News that the U.S. has expanded its trade blacklist to include some of China's top artificial intelligence firms may also cast a shadow over the talks along with a Bloomberg report the White House is discussing blocking government pension funds from investing in China.

The negative sentiment may be partly offset by a Labor Department report showing an unexpected decrease in U.S. producer prices in the month of September.

The Labor Department said its producer price index for final demand fell by 0.3 percent in September after inching up by 0.1 percent in August. The drop surprised economists, who had expected another 0.1 percent uptick.

Excluding food and energy prices, core producer prices also slid by 0.3 percent in September after climbing by 0.3 percent in August. Economists had expected core prices to rise by 0.2 percent.

The tame inflation data may clear the way for the Federal Reserve to continue cutting interest rates amid signs of slowing economic growth.

Stocks showed a lack of direction over the course of the trading session on Monday, with the major averages bouncing back and forth across the unchanged line following the rally seen last Friday.

The major averages eventually ended the day in negative territory.
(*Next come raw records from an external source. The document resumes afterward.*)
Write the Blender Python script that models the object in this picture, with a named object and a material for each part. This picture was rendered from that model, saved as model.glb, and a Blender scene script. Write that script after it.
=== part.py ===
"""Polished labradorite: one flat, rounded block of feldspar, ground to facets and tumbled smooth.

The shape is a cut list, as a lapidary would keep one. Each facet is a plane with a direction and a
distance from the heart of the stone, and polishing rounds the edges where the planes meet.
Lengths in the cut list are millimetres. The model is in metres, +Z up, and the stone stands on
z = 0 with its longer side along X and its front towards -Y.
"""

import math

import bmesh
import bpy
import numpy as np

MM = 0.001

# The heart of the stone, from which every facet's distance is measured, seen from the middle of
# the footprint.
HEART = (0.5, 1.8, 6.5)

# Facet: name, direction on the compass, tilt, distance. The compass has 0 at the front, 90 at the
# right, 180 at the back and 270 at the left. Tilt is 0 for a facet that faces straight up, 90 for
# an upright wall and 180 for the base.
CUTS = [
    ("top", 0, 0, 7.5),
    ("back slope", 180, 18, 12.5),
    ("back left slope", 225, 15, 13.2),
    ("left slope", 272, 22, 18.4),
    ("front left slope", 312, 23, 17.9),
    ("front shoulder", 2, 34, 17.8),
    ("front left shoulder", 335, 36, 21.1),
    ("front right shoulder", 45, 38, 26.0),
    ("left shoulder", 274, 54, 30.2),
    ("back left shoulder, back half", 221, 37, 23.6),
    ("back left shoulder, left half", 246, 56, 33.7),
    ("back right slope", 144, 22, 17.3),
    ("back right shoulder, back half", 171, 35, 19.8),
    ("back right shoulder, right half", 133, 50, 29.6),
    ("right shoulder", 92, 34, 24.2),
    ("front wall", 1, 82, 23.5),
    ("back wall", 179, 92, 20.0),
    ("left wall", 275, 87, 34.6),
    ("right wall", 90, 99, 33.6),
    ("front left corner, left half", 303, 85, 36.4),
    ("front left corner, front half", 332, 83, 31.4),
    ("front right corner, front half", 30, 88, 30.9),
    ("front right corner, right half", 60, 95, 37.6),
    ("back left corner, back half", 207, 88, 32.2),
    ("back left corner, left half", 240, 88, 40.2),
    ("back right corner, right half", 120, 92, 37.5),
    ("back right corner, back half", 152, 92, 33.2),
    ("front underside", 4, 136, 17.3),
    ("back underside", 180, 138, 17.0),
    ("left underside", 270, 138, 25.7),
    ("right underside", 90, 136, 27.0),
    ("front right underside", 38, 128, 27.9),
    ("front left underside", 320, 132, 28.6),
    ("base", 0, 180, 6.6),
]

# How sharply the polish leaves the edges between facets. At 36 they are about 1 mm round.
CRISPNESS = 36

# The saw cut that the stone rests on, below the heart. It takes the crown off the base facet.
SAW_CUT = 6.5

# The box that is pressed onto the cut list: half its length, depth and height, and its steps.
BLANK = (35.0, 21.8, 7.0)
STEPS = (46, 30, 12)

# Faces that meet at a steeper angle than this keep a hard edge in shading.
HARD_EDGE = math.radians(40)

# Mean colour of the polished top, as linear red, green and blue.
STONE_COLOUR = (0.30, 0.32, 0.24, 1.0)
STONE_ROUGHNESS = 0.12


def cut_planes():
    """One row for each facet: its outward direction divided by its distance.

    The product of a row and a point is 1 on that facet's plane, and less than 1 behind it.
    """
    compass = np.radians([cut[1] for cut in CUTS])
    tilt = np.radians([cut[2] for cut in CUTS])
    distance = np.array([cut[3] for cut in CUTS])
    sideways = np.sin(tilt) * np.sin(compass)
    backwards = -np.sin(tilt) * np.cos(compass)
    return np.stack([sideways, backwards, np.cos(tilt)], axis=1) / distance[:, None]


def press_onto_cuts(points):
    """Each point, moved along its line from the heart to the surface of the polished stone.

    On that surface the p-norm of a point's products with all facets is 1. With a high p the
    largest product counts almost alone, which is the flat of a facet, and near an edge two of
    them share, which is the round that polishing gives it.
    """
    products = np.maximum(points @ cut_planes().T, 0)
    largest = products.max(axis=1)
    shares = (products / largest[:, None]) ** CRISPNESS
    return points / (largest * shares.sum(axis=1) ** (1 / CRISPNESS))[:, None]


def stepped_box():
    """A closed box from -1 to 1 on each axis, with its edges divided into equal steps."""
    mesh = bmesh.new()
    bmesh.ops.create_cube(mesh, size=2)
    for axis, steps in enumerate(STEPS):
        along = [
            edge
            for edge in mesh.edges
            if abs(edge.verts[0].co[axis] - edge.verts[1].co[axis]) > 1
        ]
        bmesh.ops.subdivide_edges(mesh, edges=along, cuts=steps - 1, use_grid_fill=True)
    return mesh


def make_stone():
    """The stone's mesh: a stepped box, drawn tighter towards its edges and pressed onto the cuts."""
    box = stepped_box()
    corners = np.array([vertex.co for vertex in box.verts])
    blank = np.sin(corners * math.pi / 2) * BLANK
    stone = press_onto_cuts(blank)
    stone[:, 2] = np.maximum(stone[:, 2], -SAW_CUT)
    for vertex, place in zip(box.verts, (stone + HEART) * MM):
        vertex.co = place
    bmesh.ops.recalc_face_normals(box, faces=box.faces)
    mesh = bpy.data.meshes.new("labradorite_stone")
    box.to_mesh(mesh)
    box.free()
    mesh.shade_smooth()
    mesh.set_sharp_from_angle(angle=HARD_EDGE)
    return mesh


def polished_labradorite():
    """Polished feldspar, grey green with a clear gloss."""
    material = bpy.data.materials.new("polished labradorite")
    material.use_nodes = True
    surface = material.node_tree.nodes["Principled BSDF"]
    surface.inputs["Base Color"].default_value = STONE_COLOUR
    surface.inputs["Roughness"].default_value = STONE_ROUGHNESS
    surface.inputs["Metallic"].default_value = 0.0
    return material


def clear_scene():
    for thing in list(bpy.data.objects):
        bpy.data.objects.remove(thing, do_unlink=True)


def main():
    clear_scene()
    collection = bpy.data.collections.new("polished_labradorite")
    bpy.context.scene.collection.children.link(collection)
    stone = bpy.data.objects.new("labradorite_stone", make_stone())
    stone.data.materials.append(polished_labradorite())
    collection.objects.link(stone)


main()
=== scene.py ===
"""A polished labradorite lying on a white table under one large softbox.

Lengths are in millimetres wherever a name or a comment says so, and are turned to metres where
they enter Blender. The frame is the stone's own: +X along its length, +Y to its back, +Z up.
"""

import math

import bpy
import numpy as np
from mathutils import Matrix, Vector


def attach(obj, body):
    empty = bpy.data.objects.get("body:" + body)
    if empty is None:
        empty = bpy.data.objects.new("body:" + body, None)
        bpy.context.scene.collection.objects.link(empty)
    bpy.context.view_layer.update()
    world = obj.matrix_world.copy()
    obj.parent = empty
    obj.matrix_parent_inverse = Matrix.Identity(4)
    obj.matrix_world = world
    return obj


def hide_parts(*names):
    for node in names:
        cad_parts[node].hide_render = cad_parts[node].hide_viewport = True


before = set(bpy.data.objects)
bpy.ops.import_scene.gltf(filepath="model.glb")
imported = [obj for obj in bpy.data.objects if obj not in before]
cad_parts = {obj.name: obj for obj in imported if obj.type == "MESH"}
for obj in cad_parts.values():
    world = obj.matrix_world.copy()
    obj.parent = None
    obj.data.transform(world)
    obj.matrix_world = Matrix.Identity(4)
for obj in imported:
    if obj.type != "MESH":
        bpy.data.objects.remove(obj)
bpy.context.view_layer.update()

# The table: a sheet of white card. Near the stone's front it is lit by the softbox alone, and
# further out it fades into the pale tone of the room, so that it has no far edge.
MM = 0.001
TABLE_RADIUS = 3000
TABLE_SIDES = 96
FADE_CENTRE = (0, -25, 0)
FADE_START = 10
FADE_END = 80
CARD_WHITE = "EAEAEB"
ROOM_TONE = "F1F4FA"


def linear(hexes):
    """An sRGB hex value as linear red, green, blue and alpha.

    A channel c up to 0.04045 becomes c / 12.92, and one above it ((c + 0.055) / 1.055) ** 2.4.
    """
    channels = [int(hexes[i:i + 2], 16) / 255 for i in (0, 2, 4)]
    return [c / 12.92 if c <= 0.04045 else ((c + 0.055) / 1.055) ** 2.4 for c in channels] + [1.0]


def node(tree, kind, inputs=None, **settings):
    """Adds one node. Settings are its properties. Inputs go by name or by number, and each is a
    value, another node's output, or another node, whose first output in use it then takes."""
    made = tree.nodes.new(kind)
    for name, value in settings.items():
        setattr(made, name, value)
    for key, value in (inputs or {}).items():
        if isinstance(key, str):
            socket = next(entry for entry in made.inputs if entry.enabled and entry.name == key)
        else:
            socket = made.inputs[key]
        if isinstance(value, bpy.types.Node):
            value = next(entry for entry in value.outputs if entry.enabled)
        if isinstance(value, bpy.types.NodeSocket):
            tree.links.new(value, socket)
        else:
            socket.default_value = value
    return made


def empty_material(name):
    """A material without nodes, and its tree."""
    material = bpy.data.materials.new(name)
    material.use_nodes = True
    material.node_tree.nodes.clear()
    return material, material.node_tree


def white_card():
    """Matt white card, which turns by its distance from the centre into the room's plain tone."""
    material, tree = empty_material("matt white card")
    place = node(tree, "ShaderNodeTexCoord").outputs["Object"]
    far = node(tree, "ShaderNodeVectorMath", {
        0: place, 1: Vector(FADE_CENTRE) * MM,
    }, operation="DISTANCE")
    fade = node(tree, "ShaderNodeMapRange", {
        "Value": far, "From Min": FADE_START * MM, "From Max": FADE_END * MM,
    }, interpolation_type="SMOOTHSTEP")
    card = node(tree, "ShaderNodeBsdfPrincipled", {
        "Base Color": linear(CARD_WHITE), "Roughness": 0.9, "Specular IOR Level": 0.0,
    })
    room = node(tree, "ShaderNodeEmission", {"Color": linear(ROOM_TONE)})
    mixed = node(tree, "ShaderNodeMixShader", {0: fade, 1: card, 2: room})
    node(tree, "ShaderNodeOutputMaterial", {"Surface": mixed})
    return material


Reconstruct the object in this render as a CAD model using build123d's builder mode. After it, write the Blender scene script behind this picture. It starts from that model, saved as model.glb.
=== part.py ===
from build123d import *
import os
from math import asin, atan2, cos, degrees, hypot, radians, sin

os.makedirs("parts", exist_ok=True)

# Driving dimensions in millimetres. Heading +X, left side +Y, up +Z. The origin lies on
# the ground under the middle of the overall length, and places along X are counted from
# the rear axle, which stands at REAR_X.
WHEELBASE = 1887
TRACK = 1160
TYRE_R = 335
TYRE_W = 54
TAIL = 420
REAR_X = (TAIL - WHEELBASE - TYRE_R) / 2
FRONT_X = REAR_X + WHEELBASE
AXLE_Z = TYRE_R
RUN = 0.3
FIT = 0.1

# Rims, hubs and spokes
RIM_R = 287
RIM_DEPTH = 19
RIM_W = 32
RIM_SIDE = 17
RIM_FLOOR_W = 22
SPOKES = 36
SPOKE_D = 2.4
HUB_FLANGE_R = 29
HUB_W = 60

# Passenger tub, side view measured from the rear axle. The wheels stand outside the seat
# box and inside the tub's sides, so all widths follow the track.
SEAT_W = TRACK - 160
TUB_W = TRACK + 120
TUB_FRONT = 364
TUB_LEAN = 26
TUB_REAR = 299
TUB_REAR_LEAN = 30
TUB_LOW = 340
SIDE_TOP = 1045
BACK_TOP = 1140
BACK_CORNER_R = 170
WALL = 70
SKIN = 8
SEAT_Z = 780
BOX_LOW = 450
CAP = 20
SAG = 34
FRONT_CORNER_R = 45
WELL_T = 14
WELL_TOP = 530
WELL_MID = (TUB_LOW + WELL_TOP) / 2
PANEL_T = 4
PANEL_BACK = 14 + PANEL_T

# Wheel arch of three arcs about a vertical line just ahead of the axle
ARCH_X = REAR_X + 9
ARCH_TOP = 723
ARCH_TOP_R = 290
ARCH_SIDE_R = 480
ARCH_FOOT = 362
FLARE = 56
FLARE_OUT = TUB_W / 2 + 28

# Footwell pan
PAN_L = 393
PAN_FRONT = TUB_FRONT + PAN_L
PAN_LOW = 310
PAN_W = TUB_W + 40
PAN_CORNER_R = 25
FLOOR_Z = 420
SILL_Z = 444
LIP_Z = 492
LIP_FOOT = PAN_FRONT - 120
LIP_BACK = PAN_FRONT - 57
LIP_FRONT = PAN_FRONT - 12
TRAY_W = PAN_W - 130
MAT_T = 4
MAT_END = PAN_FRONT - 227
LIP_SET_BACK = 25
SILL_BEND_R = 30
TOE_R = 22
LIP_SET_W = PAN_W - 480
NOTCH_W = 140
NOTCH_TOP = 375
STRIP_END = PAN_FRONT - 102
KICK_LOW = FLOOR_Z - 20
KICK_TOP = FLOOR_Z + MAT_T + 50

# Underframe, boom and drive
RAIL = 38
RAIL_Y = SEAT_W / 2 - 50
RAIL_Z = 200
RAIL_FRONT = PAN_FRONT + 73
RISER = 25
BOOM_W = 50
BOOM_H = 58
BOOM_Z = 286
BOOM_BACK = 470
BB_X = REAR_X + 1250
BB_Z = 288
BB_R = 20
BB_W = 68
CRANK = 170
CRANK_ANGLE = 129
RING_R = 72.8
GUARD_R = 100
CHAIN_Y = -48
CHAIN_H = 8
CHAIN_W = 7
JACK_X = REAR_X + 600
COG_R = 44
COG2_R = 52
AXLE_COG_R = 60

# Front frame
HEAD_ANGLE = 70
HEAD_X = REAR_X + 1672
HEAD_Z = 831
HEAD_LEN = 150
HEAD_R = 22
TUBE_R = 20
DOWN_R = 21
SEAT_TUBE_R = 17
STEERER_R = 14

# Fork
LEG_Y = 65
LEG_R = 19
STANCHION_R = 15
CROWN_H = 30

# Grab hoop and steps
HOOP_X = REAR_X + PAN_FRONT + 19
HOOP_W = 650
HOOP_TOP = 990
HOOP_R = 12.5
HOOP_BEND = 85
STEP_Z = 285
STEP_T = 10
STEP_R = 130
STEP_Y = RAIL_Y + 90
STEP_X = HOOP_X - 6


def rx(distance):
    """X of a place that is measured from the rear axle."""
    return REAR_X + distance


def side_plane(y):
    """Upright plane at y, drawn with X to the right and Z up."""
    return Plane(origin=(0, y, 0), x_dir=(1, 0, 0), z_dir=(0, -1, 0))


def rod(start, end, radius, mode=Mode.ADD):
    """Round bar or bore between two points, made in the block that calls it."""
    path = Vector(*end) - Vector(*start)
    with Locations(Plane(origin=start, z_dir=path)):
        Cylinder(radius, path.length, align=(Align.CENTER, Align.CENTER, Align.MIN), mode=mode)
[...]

The Dow fell 95.70 points or 0.4 percent to 26,478.02, the Nasdaq dipped 26.18 points or 0.3 percent to 7,956.29 and the S&P 500 slid 13.22 points or 0.5 percent to 2,938.79.

In overseas trading, stock markets across the Asia-Pacific region moved mostly higher during trading on Tuesday. Japan's Nikkei 225 Index jumped by 1 percent, while China's Shanghai Composite Index rose by 0.3 percent.

Meanwhile, the major European markets have moved to the downside on the day. While the U.K.'s FTSE 100 Index has fallen by 0.4 percent, the French CAC 40 Index and the German DAX Index are down by 1 percent and 1.1 percent, respectively.

In commodities trading, crude oil futures are sliding $0.70 to $52.05 a barrel after edging down $0.06 to $52.75 a barrel on Monday. Meanwhile, after falling $8.50 to $1,504.40 an ounce in the previous session, gold futures are rising $5.30 to $1,509.70 an ounce.

On the currency front, the U.S. dollar is trading at 106.93 yen compared to the 107.26 yen it fetched at the close of New York trading on Monday. Against the euro, the dollar is valued at $1.0988 compared to yesterday's $1.0971.